葦辺の車家ブログ

自然のうちで最も弱い一本の葦にすぎない車家(くるまや)ゆきとが感じたこと・考えたことをそこはかとなく書き綴ります。

軍艦島の朝鮮人差別も、構造の問題である。(前エントリーの補足)

yukito-ashibe.hatenablog.com

 

前エントリーで引用した共同通信の記事*1からは不明でしたが、朝日新聞*2朝鮮日報*3の記事によれば、軍艦島における朝鮮人差別の存在を否定するために日本政府が援用する「元島民」の証言は、日本人のものだけではなく在日韓国人2世の方(故人)のものもあるようです。このことから、「差別されたとされる朝鮮人が『朝鮮人差別はなかった』と言うのだから、朝鮮人差別はなかったのだ」と思う日本国民も少なからずいるでしょう。

もちろん、私はこの「元島民」であった在日韓国人の方の証言が虚偽であるなどと言うつもりはありません。たしかに、この証言者にとっては「朝鮮人差別はなかった」というのが「真実」なのでしょう。しかし、言うまでもなくこの証言者の証言が軍艦島朝鮮人差別に関する証言の全てではありません。周知のように、軍艦島朝鮮人差別を告発する朝鮮人労働者の証言は決して少なくありません。それに、当時はまだ幼く、また「伍長」の子であったこの証言者*4が知らない朝鮮人差別もあったはずです。

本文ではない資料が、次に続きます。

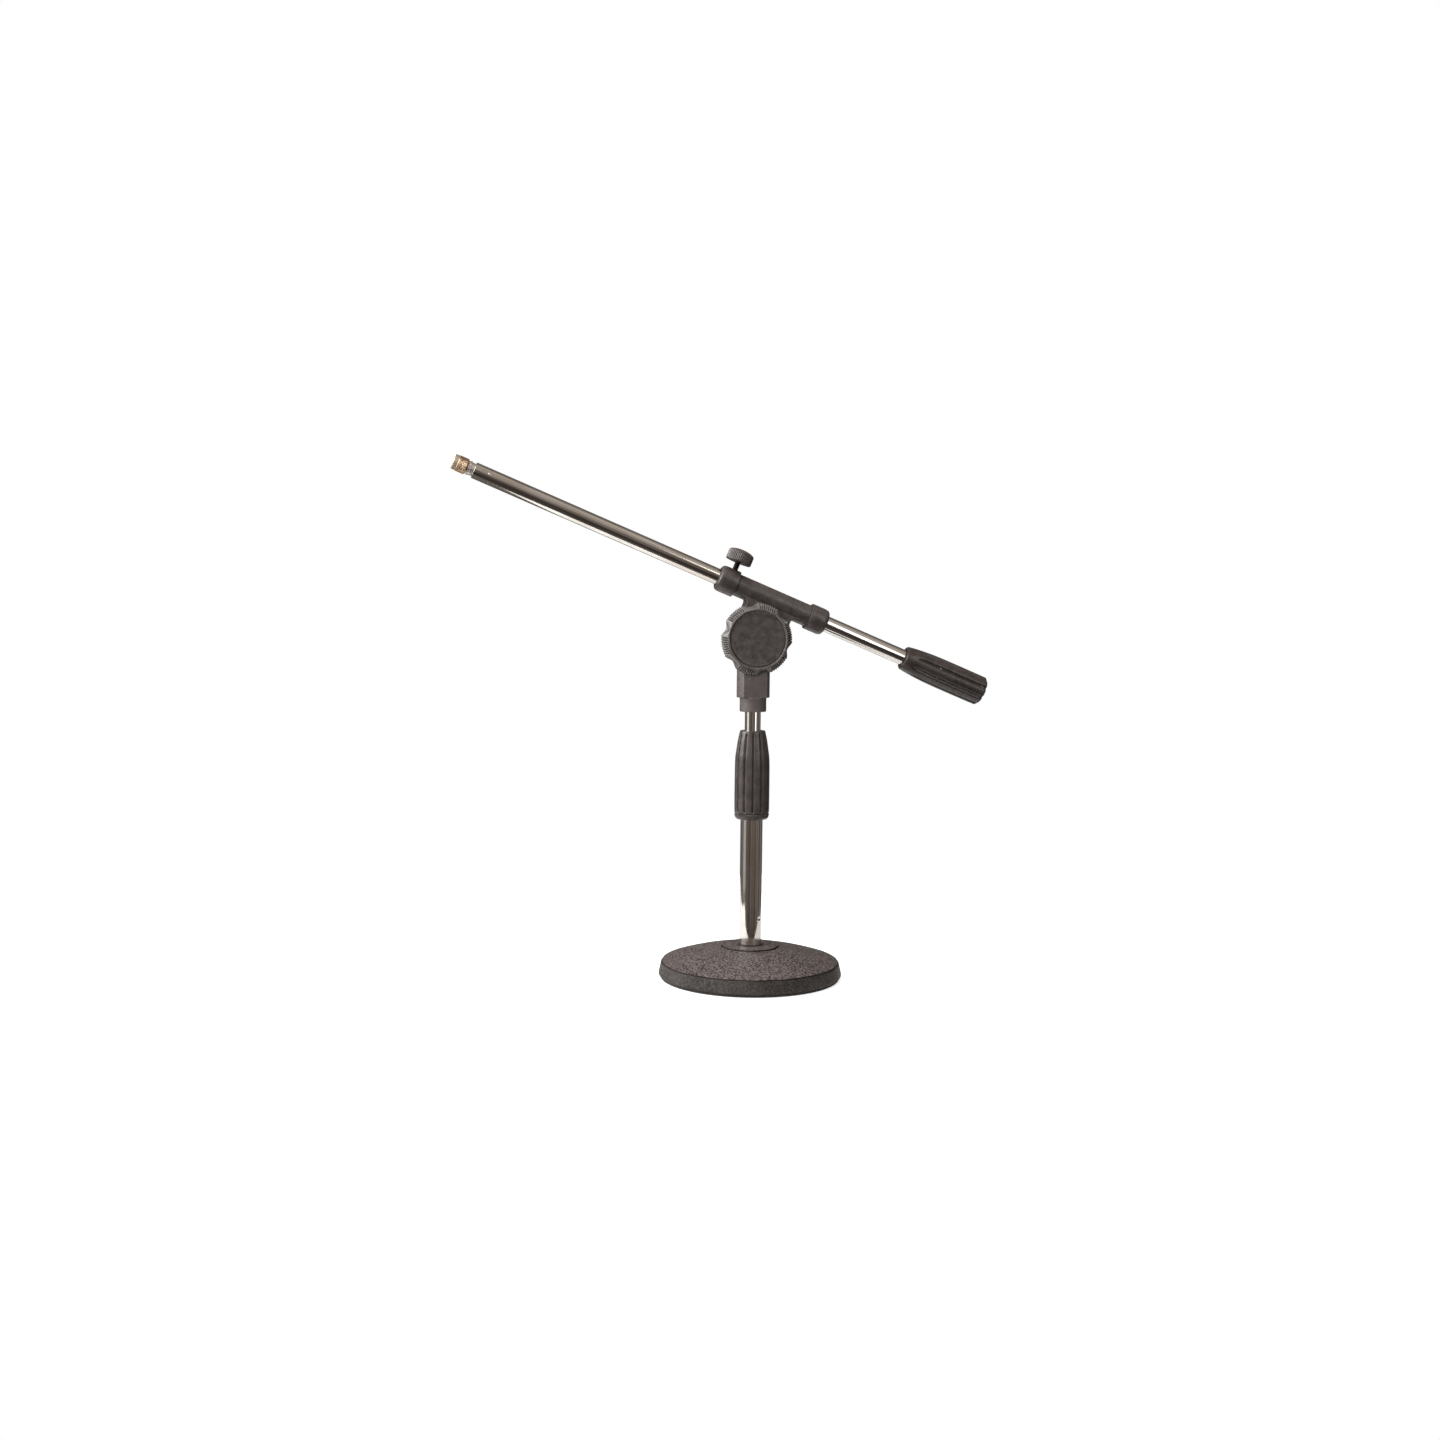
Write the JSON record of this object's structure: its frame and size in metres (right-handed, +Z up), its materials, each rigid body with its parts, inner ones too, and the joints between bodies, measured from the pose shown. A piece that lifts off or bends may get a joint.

そもそも民族差別は、構造の問題であり、そこでは差別する側の一人ひとりの主観が問題にならない(「差別するつもりはなかった」などという言い訳は通用しない)のと同様に、差別される側一人ひとりの主観は問題になりません。つまり、たとえ差別される側の一人が「差別はなかった」と認識していたとしても、それだけで客観的な構造的差別がなくなることは決してないのです。

日帝による朝鮮植民地支配の下、日本社会に客観的な構造的差別として朝鮮人差別が存在したのは紛れもない歴史的事実であり、それは日本社会に今も継続しています。このことを考えれば、差別の被害者である朝鮮人労働者が差別の存在を訴えている以上は、軍艦島にも客観的な構造的差別として朝鮮人差別が存在したを推定することが合理的です。そして、そうである以上、軍艦島における朝鮮人差別の問題に関しても、日帝が生み出した差別構造を受け継ぐ日本国家と、差別構造における「差別する側」である日本国民は、軍艦島朝鮮人差別を告発する被害者の声を真摯に受け止め、そして今も継続する日本社会の民族差別を克服しなければなりません。しかるに、軍艦島朝鮮人差別を告発する被害者の声を真摯に受け止めるどころか、「差別される側」であった元島民の証言を自分に都合よく援用し、被害者の告発を無力化することで、軍艦島における朝鮮人差別の存在を否定しようとする日本政府は、実に卑怯で醜悪です。